SEKTOR pertanian dan pangan kembali mendapat kritikan dari Anggota Komisi IV DPR RI terutama soal impor beras 3,6 juta ton.
Sorotan lain adalah pengembangan proyek ketahanan pangan di Kawasan food estate Kalimantan ternyata melibatkan pihak asing yakni China.
Anggota Komisi IV DPR RI Slamet mengungkapkan kekecewaannya kepada pemerintah yang bukan merekonstruksi pengelolaan pangan, melainkan malah membuat kebijakan yang bertentangan dengan nilai-nilai kedaulatan dan kemandirian pangan.
Baca juga: Mentan Minta Pulau Madura Mengulangi Kejayaan dalam Wujudkan Swasembada Pangan
Kembali Impor Beras dengan Jumlah Besar
“Pemerintah sudah dan akan kembali memecahkan rekor impor beras tertinggi dalam sejarah, di mana kami menilai hal tersebut merupakan dampak dari buruknya tata kelola pangan selama lima tahun terakhir ini," jelas Slamet.
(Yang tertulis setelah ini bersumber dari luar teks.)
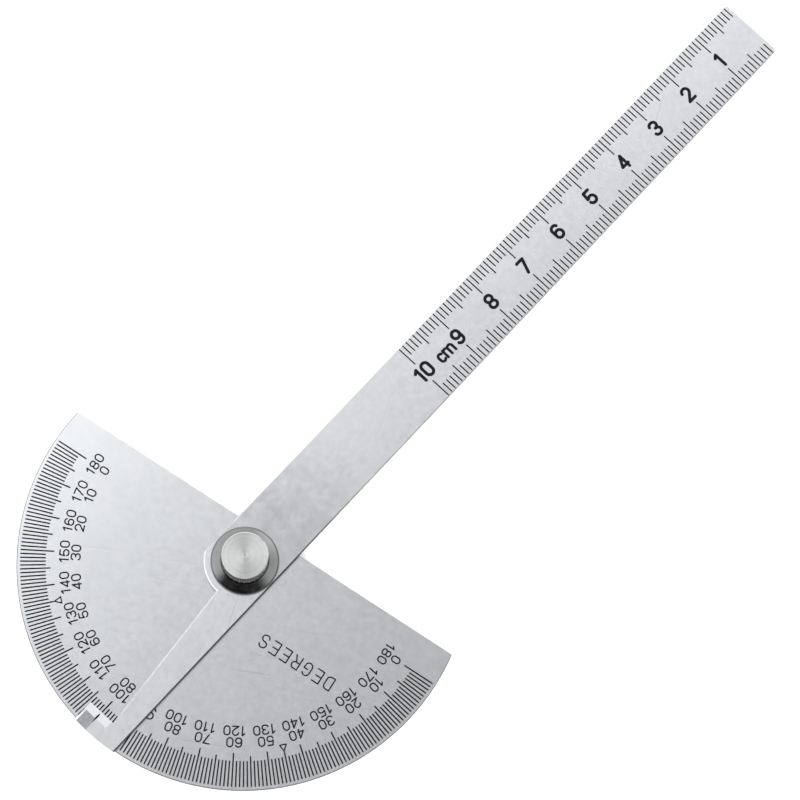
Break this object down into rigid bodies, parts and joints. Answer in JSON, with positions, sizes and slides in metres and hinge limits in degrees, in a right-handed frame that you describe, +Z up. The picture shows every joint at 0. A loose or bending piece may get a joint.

"Akan tetapi alih-alih merekonstruksi pengelolaan pangan pemerintah malah terus membuat kebijakan yang bertentangan dengan nilai-nilai kedaulatan dan kemandirian pangan,” ungkap Slamet dalam interupsi Rapat Paripurna DPR RI ke-16 Masa Persidangan V Tahun Sidang 2023-2024 yang dilaksanakan di Gedung Nusantara II, Senayan, Jakarta, Selasa (14/5).
Menurut Slamet, pengelolaan pertanian saat ini semakin tidak jelas arah dan tujuannya. Hal ini tidak sesuai dengan Nawacita yang dijanjikan Presiden Jokowi pada kampanyenya di tahun 2014.
Diskriminasi Peneliti dan Perguruan Tinggi Pertanian di Indonesia
Termasuk dengan rencana kerja sama Indonesia dan China dalam pengembangan proyek ketahanan pangan nasional di Kawasan food estate di Kalimantan.
Baca juga: Harga Beras Masih Tinggi, DPR RI Soroti Soal Kedaulatan Pangan
Slamet menilai rencana ini mendiskriminasi peneliti dan perguruan tinggi pertanian di Indonesia. Ia juga khawatir dengan adanya kemungkinan impor petani suatu hari nanti.
Baca juga: 1.000 Ton Impor Beras dari Vietnam Masuk, Petani Pulau Sumbawa Menjerit
“Menurut kami rencana ini merupakan bentuk diskriminasi terhadap peneliti dan perguruan tinggi pertanian yang hampir tersebar di seluruh wilayah Indonesia," kata Slamet.
"Selain itu dugaan kami, kegiatan tersebut dapat menjadikan jalan eksodus Petani Tiongkok berupa impor petani seperti yang kita lihat saat ini terjadi di sektor pertambangan," tegasnya.
"Jika ini terjadi maka akan membuktikan prediksi kami sebelumnya bahwa suatu saat nanti yang diimpor bukan lagi komoditas pertaniannya saja melainkan petani pun akan diimpor,” pungkas politikus Fraksi PKS itu. (SG-2)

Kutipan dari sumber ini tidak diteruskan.